BENGKAYANG – Pemerintah Kabupaten Bengkayang, Kalimantan Barat, bersama masyarakat adat menyatakan sikap tegas menolak rencana operasi PT Sinergi Tangguh Alam Lestari (PT STAR) yang berencana memanfaatkan hasil hutan kayu dan hasil hutan bukan kayu di wilayah tersebut.
Bupati Bengkayang, Sebastianus Darwis, menegaskan komitmen pemerintah daerah untuk menjaga hutan dan mencegah segala bentuk eksploitasi sumber daya alam yang berpotensi merugikan masyarakat.
“Kita siap menghadang siapa pun yang ingin merampas hutan kita yang hijau,” ujar Bupati pada rapat koordinasi bersama Forkopimda di Bengkayang, Kamis (17/10).
Menurutnya, Pemkab Bengkayang hingga kini belum menerima koordinasi resmi dari pihak PT STAR. Bahkan, sejumlah dinas terkait seperti Badan Perencanaan Pembangunan, Penelitian, dan Pengembangan Daerah (Baperrida) serta Dinas Lingkungan Hidup (DLH) Bengkayang tidak memiliki data atau informasi apa pun terkait izin maupun kegiatan perusahaan tersebut.

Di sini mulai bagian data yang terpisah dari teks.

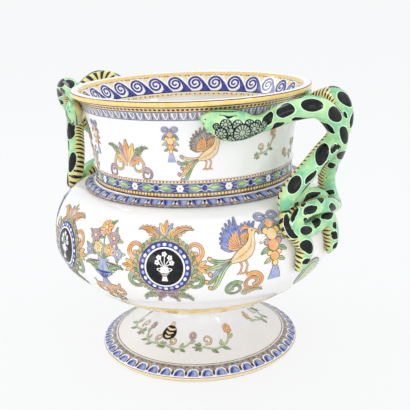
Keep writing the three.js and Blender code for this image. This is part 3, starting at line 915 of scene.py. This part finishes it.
def belt_border(painting, wall):
    """On the belt: rosettes, stars and leaves on a blue ground between two gold pearl lines."""
    low = sizes().shoulder_top + COLLAR_HEIGHT
    painting.bands(
        wall, low, ("brown", 0.3, 1.6), ("umber", 1.5, 5.2), ("steel", 5.2, 14.2), ("brown", 5, 5.6, 1),
        ("line", 13.9, 14.4, 1), ("ochre", 14.2, 17.8),
    )

    def pearls(p):
        b = p.brush(wall, 0, low + 3.4)
        b.dot("yellow", 0, 0, 1.25, 1.3)
        b.dot("umber", 1.7, 12.6, 0.85, 1.1)
        b.dot("white", 0, 12.6, 0.8, 0.9)

    painting.around(192, pearls)

    def unit(p):
        b = p.brush(wall, 0, low + 9.7)
        for m in b.both():
            for y, x in ((0, 6.4), (2.3, 5.8), (-2.3, 5.8)):
                m.stroke("cobalt", [(x - 3, y * 0.7), (x + 2.8, y * 1.6)], 1.8, 0.9)
            m.stroke("green", [(8.4, 0), (13.8, 0.3), (19.8, 0)], 1.4, 6.6, 1.2, layer=2)
            m.stroke("leaf", [(10, 0.2), (14, 0.4), (18, 0)], 0.7, 2.6, 0.7, layer=3)
            for y in (3, -3):
                m.stroke("cobalt", [(23.4, 0), (21.4, y * 0.8), (18, y * 1.25)], 2.6, 1.9, 0.7)
                m.stroke("white", [(15.4, y * 1.15), (19.4, y * 0.55), (22.6, y * 0.95)], 0.4, 0.8, 0.4, layer=2)
        for k in range(6):
            a = math.tau * k / 6
            b.dot("white", 2.1 * math.cos(a), 2.1 * math.sin(a), 1.7, layer=2)
        b.dot("lilac", 0, 0, 0.9, layer=3)
        b.dot("cobalt", 23.4, 0, 1.4, 2.4, layer=2)

    painting.around(14, unit, 61.6)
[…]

Ia juga menyoroti adanya perwakilan pemerintah yang hadir dalam kegiatan sosialisasi perusahaan tanpa seizin Pemkab Bengkayang. “Kita sepakat untuk menolak seluruh rencana investasi PT STAR di Kabupaten Bengkayang, dengan komitmen menjaga kelestarian hutan sebagai paru-paru Bengkayang,” tegasnya.
Bupati menilai operasi PT STAR dikhawatirkan akan menimbulkan kerusakan lingkungan, termasuk dampak ekologis dari sistem tanam monokultur yang berpotensi merusak keseimbangan alam.
Penolakan serupa juga disuarakan masyarakat adat Dayak Bidayuh Binua Sungkung. Ketua Komunitas Adat, Agus Herikustanto, menegaskan masyarakat adat tidak pernah mendapat penjelasan resmi maupun sosialisasi dari PT STAR.
“Kami, para tokoh adat, tokoh masyarakat, tokoh agama, dan pemuda tidak pernah mengetahui keberadaan perusahaan ini, termasuk di mana kantornya. Tiba-tiba kami mendapat kabar mereka akan beraktivitas,” ujarnya.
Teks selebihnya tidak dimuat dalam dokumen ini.